Grünewald's work forms a complete contrast to that of Dürer. Whereas Dürer—an intellectual imbued with
Renaissance ideas—had limitless curiosity about the visual world, Grünewald concentrated exclusively on religious themes, and in particular the Crucifixion, a subject he was to make his own. His most famous treatment of it is the central panel of his masterpiece, the altarpiece for the hospital church of the Anthonite abbey at Isenheim in Alsace, completed in about 1515 and now in the Musée d'Unterlinden, Colmar. The hospital at Isenheim cared particularly for plague victims, and the concentration on Christ's appalling physical agonies, his body gruesomely mangled and torn, must have bolstered the faith of the sick by reminding them that he too had suffered horribly before triumphing over death. In the
Resurrection, Christ displays his nail and lance wounds, but the lacerations that cover his body in the
Crucifixion have disappeared, affirming that the patients at the hospital could be cleansed of their diseases and sins. The altarpiece is marked by extreme emotional intensity, brought about by expressive distortion and by colouring of an extraordinary incandescent beauty. Grünewald was familiar with Renaissance ideas of
perspective, but spiritually he belongs to the late medieval world. His other work includes
Crucifixions in Basle (Öffentliche Kunstsammlung), Karlsruhe (Staatliche Kunsthalle), and Washington (NG), and several drawings survive.

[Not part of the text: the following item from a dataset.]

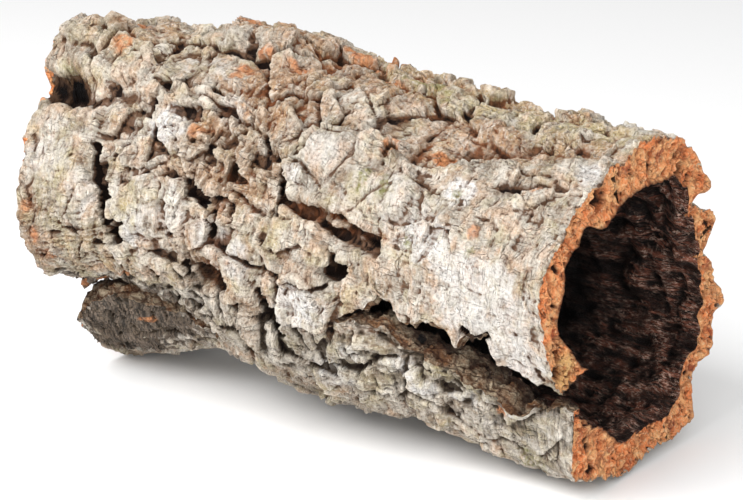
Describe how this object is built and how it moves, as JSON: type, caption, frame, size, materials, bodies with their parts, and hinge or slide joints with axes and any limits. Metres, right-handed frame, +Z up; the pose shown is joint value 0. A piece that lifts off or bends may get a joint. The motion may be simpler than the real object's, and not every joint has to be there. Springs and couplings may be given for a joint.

The end of Grünewald's career was marked by a decline in his fortunes. He had Protestant sympathies, and following the Peasants' War, in which Archbishop Albrecht's palace was besieged, he left his service and moved to Frankfurt. There he made a meagre living at a variety of jobs, including selling artists' colours and a curative balm, the latter presumably something he had learnt about at Isenheim. In 1527 he became convinced his life was in danger and fled to Halle, where he died of plague the following year. His effects included ‘much Lutheran trash’. Although his influence can be seen in the paintings of contemporaries such as
Baldung and
Ratgeb, it was not until the advent of
Expressionism in the early 20th century that his work started to arouse widespread interest and he began his rise to his present pinnacle of esteem as one of the most awe-inspiring artists of his, or any other, time.